Penguins have triumphed at the box office and at the Oscars for two years in a row, so it’s no surprise to find another flock at the multiplex this summer.
Unfortunately, “Surf’s Up,” which features the novelty of surfing penguins, is neither as dramatic as “March of the Penguins” nor as spectacular a singing-dancing vehicle as “Happy Feet.” Expect no Busby Berkeley imitations here.
Indeed, the hero, Cody Maverick, admits early in this feature-length cartoon that he’s not into singing or dancing at all. A native of Shiverpool, Antarctica, he spends his spare time preparing to compete at Pen Gu Island’s annual Big Z Memorial Surf-Off.
While Cody’s story is engaging enough, it lacks the must-see quality those earlier penguin epics suggested. Sony Pictures’ animation is serviceable rather than impressive, the script thins out quickly, and the directors, Ash Brannon and Chris Buck (the latter co-directed Disney’s “Tarzan”), rely heavily on a rock soundtrack to pump up some sequences.
This works well with Green Day’s “Welcome to Paradise,” which accompanies Cody’s arrival at the island, but the use of Pearl Jam and other groups isn’t as carefully tied to the visuals. Too often it sounds as if the animators left a radio on and accidentally used whatever songs turned up.

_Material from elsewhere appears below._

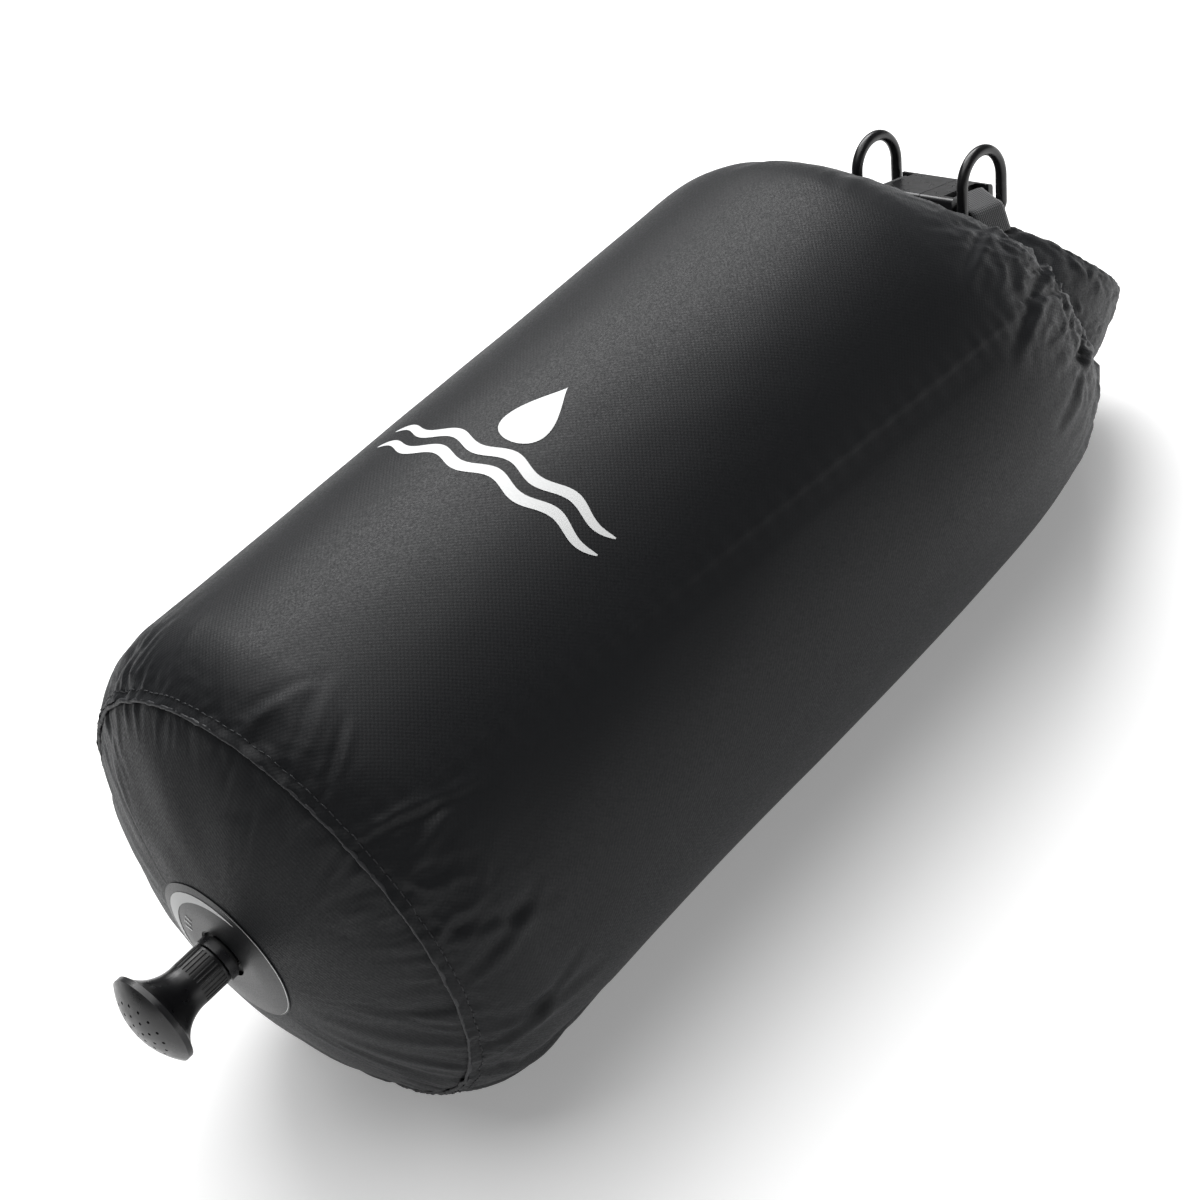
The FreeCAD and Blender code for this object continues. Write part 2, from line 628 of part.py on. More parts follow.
def make_plug():
    """The male half: a fork like the socket's, with a centre tongue that guides it."""
    body = new_body("buckle_plug_body")
    face = "(-dims.mouth_offset - dims.part_gap)"
    buckle_end(body, -1, face)
    pad(body, "tongue", "XY_Plane",
        lambda sketch: draw_box(sketch, ("-1.5", f"{face} - 1"), ("1.5", f"{face} + dims.cavity_depth - 2")),
        "2 * dims.prong_half")
    place_on_buckle(body, "buckle_plug")


def make_prong(label, side):
    """One springy prong, whose barbed button fills the socket's window."""
    body = new_body(f"{label}_body")
    root = "(-dims.mouth_offset + 0.1)"
    outer = "(dims.cavity_half - 0.4)"
    inner = f"({outer} - 2.2)"
    barb = f"({HALF_WIDTH} - 0.5)"
    start = "(-dims.mouth_offset + dims.window_start + dims.part_gap)"
    stop = f"({start} + dims.window_length - 2 * dims.part_gap)"
    path = [(inner, root), (outer, root), (outer, start), (barb, start), (barb, f"{stop} - 2.5"),
            (outer, stop), (f"{outer} - 0.6", f"{stop} + 2"), (inner, f"{stop} + 2")]
    corners = [(f"{side} * ({x})", y) for x, y in path]
    pad(body, "prong", "XY_Plane", lambda sketch: draw_outline(sketch, corners), "2 * dims.prong_half")
    place_on_buckle(body, label)


def make_webbing(label, side):
    """A doubled strap: an eye round the buckle's bar, an eye round the D-ring's bar, a tail sewn into the roll."""
    body = new_body(f"{label}_body")
    bar = f"{side} * dims.bar_offset"
    ring = f"{side} * dims.dring_offset"
    half = "dims.strap_thickness"
    low = "-dims.dring_drop"
    reach = f"{side} * (dims.dring_offset + dims.tail_length * cos(dims.tail_slope * 1 deg))"
    fall = "dims.tail_length * sin(dims.tail_slope * 1 deg)"
    corners = [(bar, f"2 * {half}"), (ring, f"{low} + 2 * {half}"), (reach, f"{low} + 2 * {half} - {fall}"),
               (reach, f"{low} - {half} - {fall}"), (ring, f"{low} - {half}"), (bar, f"-{half}")]
    pad(body, "strap", "YZ_Plane", lambda sketch: draw_outline(sketch, corners), "dims.strap_width")
    eyes = {"bar_eye": (bar, "0", "dims.bar_radius"), "ring_eye": (ring, low, "dims.dring_section")}
    for name, (along, out, rod) in eyes.items():
        pad(body, name, "YZ_Plane",
            lambda sketch: draw_circle(sketch, along, out, f"{rod} + dims.part_gap + dims.strap_thickness"),
            "dims.strap_width")
    for name, (along, out, rod) in eyes.items():
        pocket(body, f"{name}_hole", "YZ_Plane",
               lambda sketch: draw_circle(sketch, along, out, f"{rod} + dims.part_gap"),
               "dims.strap_width + 2")
    return place_on_buckle(body, label)


def make_dring(label, side):
    """A moulded D-ring: a round rod along a straight bar, two corners, two legs and a half-round bow."""
    body = new_body(f"{label}_body")
    path = new_sketch(body, "XZ_Plane", "centre_line")
    half = "(dims.dring_inner / 2 + dims.dring_section)"
    corners = [("0", "0"), (f"{half} - dims.dring_corner", "0"), (half, "dims.dring_corner"),
               (half, "dims.dring_straight"), (f"-{half}", "dims.dring_straight"), (f"-{half}", "dims.dring_corner"),
               (f"-{half} + dims.dring_corner", "0")]
    draw_outline(path, corners, {1: ("dims.dring_corner", 1), 3: (f"{half} + 0.0001", 1),
                                 5: ("dims.dring_corner", 1)})
    rod = new_sketch(body, "YZ_Plane", "rod_section")
    draw_circle(rod, "0", "0", "dims.dring_section")
    pipe = body.newObject("PartDesign::AdditivePipe", "rod")
    pipe.Profile = rod
    pipe.Spine = path
    place(body, label, x=f"{BUCKLE_X} - dims.dring_drop * sin(dims.buckle_pitch * 1 deg)",
          y=f"{side} * dims.dring_offset", z=f"{BUCKLE_Z} - dims.dring_drop * cos(dims.buckle_pitch * 1 deg)",
          pitch="dims.buckle_pitch")


# ---------------------------------------------------------------- build and write

def check_and_export():
    """Stop on any failed object or bad solid, then write one STEP file per piece."""
    for item in doc.Objects:
        if any(word in str(state) for state in item.State for word in ("Invalid", "Error")):
            raise RuntimeError(f"{item.Name} did not build: {item.State}")
    for piece in finished:
        shape = piece.Shape
        if shape.isNull() or not shape.isValid() or len(shape.Solids) != 1:
            raise RuntimeError(f"{piece.Label}: {len(shape.Solids)} solids, valid {shape.isValid()}")
    os.makedirs("parts", exist_ok=True)
    for piece in finished:
        piece.Shape.exportStep(f"parts/{piece.Label}.step")
        box = piece.Shape.BoundBox
        print(f"{piece.Label:16s} {piece.Shape.Volume:10.1f} mm3  X {box.XMin:7.1f} {box.XMax:7.1f}"
              f"  Y {box.YMin:6.1f} {box.YMax:6.1f}  Z {box.ZMin:6.1f} {box.ZMax:6.1f}")


def build():
    """Make every piece, from the fabric shell to the D-rings."""
    make_bag_tube()
    make_base_panel()
    make_base_patch()
    make_base_seam()
    make_tapes()
    make_spigot()
    make_washer("inner_gasket", "(-dims.base_depth + dims.bag_wall)", FLANGE_OUT, SLIP, "dims.gasket_radius")
    make_washer("outer_gasket", PANEL_OUT, NUT_START, SLIP, "dims.nut_radius - dims.nut_chamfer")
    make_washer("clamp_nut", NUT_START, NUT_END, SLIP, "dims.nut_radius")
    make_poppet()
    make_rose()
    make_spray_plate()
    make_socket()
    make_plug()
    make_prong("prong_front", 1)
    make_prong("prong_back", -1)
    straps = {"left": make_webbing("webbing_left", 1), "right": make_webbing("webbing_right", -1)}
    make_dring("dring_left", 1)
    make_dring("dring_right", -1)
    doc.recompute()
    make_roll(straps)
    doc.recompute()
    check_and_export()


build()
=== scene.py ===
"""Looks of the portable camp shower bag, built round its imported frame.

The bag lies on its back. Its fabric is one inflated envelope with a seam round the base, a side seam, a
shoulder that closes over the mouth, and a rolled mouth bent into a ring. The valve, the buckle and the D-rings
are the frame's own moulded pieces and get their finishes here.
"""
import json
import logging
import math
from dataclasses import dataclass, field
from enum import Enum
from typing import Callable, Iterable, Sequence

import bpy
import numpy as np
from mathutils import Matrix, Vector, noise
from mathutils.bvhtree import BVHTree


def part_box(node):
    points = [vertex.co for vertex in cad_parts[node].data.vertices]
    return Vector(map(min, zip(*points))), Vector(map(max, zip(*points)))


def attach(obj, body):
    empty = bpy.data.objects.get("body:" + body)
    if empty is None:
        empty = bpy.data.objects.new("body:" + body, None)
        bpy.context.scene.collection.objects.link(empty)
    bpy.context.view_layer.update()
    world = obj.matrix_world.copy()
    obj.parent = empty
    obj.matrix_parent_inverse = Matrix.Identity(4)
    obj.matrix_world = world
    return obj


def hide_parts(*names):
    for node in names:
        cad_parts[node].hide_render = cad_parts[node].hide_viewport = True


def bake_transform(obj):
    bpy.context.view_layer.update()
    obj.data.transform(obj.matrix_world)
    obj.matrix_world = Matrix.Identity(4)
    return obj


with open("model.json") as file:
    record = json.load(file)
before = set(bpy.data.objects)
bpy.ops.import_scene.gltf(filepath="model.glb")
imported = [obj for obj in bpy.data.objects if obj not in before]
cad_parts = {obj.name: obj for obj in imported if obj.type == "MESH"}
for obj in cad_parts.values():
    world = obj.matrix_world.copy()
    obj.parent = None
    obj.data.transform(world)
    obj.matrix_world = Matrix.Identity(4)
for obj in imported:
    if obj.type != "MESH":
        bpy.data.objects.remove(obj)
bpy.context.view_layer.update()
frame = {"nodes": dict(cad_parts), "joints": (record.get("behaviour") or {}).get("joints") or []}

MM = 0.001
NOISE_SEED = 7  # fixes the offsets of noise_vector, which would otherwise follow the clock

Piece = bpy.types.Object
Tree = bpy.types.NodeTree
Socket = bpy.types.NodeSocket
Array = np.ndarray
Skin = tuple[np.ndarray, list]  # points and faces

log = logging.getLogger("camp_shower_bag")


# ---- colour and shader helpers

def linear(hex_colour: str) -> tuple[float, float, float, float]:
    """Turn an sRGB hex colour into linear RGBA.

    Args:
        hex_colour: six hex digits after a hash sign.

    Returns:
        Linear red, green, blue and an alpha of 1.
    """
    digits = hex_colour.lstrip("#")
    channels = [int(digits[i:i + 2], 16) / 255 for i in (0, 2, 4)]
    curve = [c / 12.92 if c <= 0.04045 else ((c + 0.055) / 1.055) ** 2.4 for c in channels]
    return (*curve, 1.0)


def add_node(tree: Tree, kind: str, links: dict | None = None, **settings: object) -> bpy.types.Node:
    """Add a shader node with its settings and its links.

    Args:
        tree: the material's node tree.
        kind: the node's type, without the ShaderNode prefix.
        links: input name or index, to an output socket or a constant.
        settings: attributes of the node itself.

    Returns:
        The new node.
    """
    node = tree.nodes.new(f"ShaderNode{kind}")
    for key, setting in settings.items():
        setattr(node, key, setting)
    for key, source in (links or {}).items():
        if isinstance(source, Socket):
            tree.links.new(source, node.inputs[key])
        else:
            node.inputs[key].default_value = source
    return node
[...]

Presented as a mockumentary in the “Spinal Tap” tradition, “Surf’s Up” begins with a traditional documentary narration beefing up the history of penguin surfers. Battered old “archival” film clips present the legend of Big Z, a super-surfer who apparently died in a contest many years before.
The characters are often aware that they’re being recorded, and they sometimes try to present a cleaned-up version of themselves. However, the chief villain, Tank Evans (voice by Diedrich Bader), is such a blowhard that he can’t help polishing his many trophies for the cameras. Just the opposite is Cody’s friend, publicity-shy Geek (Jeff Bridges), who wants nothing to do with surfing contests or the sports-addled network SPEN.
Shia LaBeouf, fresh from the surprise box-office success of “Disturbia,” provides the peppy, can-do voice of the hero: an unreliable narrator who sometimes tells one story while the animators are presenting another. The tendency is most pronounced when Cody learns the secret identity of another character and pretends to be cool about it. While he’s telling his version, we hear one thing and see quite another.
It’s the single most accomplished episode in the picture, which would be more effective if it relied less on its predictable plot and more on such character-revealing touches. Also strong — and quite funny — is a sequence in which Cody and Geek become obnoxiously obsessive about the proper way to carve a surfboard from scratch.
Too much of the rest of the film is filled with questions that have been answered before they’re posed. Will the lifeguard Lana (Zooey Deschanel) hook up with Cody? Will Geek’s mentoring of Cody bring him back into contact with fellow humans and surfers? Will Cody learn to relax and trust The Force (or something an awful lot like it)?